◆ **CHALLENGE**: Restate each of the lines given below, word for word.

◆ **GIVEN DATA**:

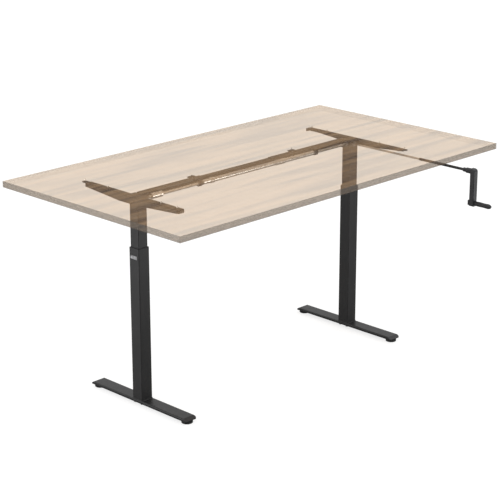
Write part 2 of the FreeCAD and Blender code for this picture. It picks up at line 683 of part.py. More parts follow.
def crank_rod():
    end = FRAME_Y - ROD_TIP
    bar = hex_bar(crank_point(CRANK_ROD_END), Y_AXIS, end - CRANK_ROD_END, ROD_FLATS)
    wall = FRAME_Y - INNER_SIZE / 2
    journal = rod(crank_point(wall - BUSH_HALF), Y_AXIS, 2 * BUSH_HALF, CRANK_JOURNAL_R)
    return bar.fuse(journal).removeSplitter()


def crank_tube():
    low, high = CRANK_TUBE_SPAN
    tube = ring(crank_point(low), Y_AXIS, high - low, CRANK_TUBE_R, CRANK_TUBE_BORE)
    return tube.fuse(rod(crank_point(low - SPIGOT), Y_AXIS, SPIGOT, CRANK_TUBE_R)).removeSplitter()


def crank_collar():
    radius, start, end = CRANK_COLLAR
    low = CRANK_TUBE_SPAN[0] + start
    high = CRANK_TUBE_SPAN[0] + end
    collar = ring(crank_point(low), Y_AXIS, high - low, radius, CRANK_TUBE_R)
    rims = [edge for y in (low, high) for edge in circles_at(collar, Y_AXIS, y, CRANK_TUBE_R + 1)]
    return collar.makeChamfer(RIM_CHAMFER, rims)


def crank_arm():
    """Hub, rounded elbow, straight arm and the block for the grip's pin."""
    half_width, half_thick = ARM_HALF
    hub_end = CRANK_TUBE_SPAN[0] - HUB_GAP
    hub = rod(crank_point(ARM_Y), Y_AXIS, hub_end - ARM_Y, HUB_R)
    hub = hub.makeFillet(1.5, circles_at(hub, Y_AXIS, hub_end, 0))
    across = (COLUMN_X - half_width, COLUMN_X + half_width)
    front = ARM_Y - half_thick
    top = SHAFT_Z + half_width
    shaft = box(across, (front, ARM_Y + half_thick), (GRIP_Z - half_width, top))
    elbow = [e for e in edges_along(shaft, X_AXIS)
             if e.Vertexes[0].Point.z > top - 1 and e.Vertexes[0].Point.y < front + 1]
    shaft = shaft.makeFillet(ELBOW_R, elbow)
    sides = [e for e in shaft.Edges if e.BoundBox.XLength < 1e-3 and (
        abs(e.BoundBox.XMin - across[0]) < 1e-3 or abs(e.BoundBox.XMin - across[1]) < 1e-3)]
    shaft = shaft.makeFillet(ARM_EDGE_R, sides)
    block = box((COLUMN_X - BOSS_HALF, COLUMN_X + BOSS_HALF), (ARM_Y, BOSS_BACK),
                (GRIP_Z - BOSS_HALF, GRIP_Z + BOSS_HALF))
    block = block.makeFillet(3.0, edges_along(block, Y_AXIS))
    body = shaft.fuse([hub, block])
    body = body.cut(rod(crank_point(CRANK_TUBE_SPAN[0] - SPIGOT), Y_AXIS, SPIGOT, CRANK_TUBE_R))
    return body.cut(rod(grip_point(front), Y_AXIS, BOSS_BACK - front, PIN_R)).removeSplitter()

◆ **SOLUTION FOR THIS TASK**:
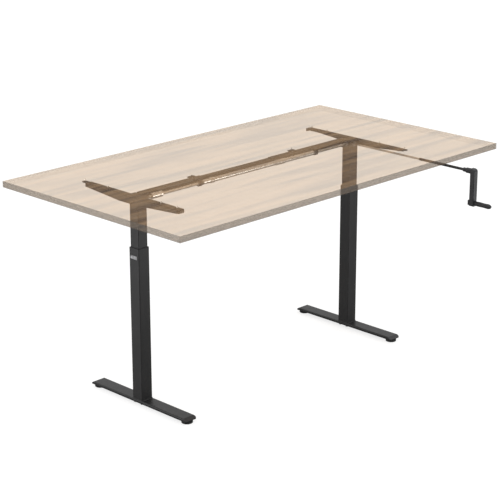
Write part 2 of the FreeCAD and Blender code for this picture. It picks up at line 683 of part.py. More parts follow.
def crank_rod():
    end = FRAME_Y - ROD_TIP
    bar = hex_bar(crank_point(CRANK_ROD_END), Y_AXIS, end - CRANK_ROD_END, ROD_FLATS)
    wall = FRAME_Y - INNER_SIZE / 2
    journal = rod(crank_point(wall - BUSH_HALF), Y_AXIS, 2 * BUSH_HALF, CRANK_JOURNAL_R)
    return bar.fuse(journal).removeSplitter()


def crank_tube():
    low, high = CRANK_TUBE_SPAN
    tube = ring(crank_point(low), Y_AXIS, high - low, CRANK_TUBE_R, CRANK_TUBE_BORE)
    return tube.fuse(rod(crank_point(low - SPIGOT), Y_AXIS, SPIGOT, CRANK_TUBE_R)).removeSplitter()


def crank_collar():
    radius, start, end = CRANK_COLLAR
    low = CRANK_TUBE_SPAN[0] + start
    high = CRANK_TUBE_SPAN[0] + end
    collar = ring(crank_point(low), Y_AXIS, high - low, radius, CRANK_TUBE_R)
    rims = [edge for y in (low, high) for edge in circles_at(collar, Y_AXIS, y, CRANK_TUBE_R + 1)]
    return collar.makeChamfer(RIM_CHAMFER, rims)


def crank_arm():
    """Hub, rounded elbow, straight arm and the block for the grip's pin."""
    half_width, half_thick = ARM_HALF
    hub_end = CRANK_TUBE_SPAN[0] - HUB_GAP
    hub = rod(crank_point(ARM_Y), Y_AXIS, hub_end - ARM_Y, HUB_R)
    hub = hub.makeFillet(1.5, circles_at(hub, Y_AXIS, hub_end, 0))
    across = (COLUMN_X - half_width, COLUMN_X + half_width)
    front = ARM_Y - half_thick
    top = SHAFT_Z + half_width
    shaft = box(across, (front, ARM_Y + half_thick), (GRIP_Z - half_width, top))
    elbow = [e for e in edges_along(shaft, X_AXIS)
             if e.Vertexes[0].Point.z > top - 1 and e.Vertexes[0].Point.y < front + 1]
    shaft = shaft.makeFillet(ELBOW_R, elbow)
    sides = [e for e in shaft.Edges if e.BoundBox.XLength < 1e-3 and (
        abs(e.BoundBox.XMin - across[0]) < 1e-3 or abs(e.BoundBox.XMin - across[1]) < 1e-3)]
    shaft = shaft.makeFillet(ARM_EDGE_R, sides)
    block = box((COLUMN_X - BOSS_HALF, COLUMN_X + BOSS_HALF), (ARM_Y, BOSS_BACK),
                (GRIP_Z - BOSS_HALF, GRIP_Z + BOSS_HALF))
    block = block.makeFillet(3.0, edges_along(block, Y_AXIS))
    body = shaft.fuse([hub, block])
    body = body.cut(rod(crank_point(CRANK_TUBE_SPAN[0] - SPIGOT), Y_AXIS, SPIGOT, CRANK_TUBE_R))
    return body.cut(rod(grip_point(front), Y_AXIS, BOSS_BACK - front, PIN_R)).removeSplitter()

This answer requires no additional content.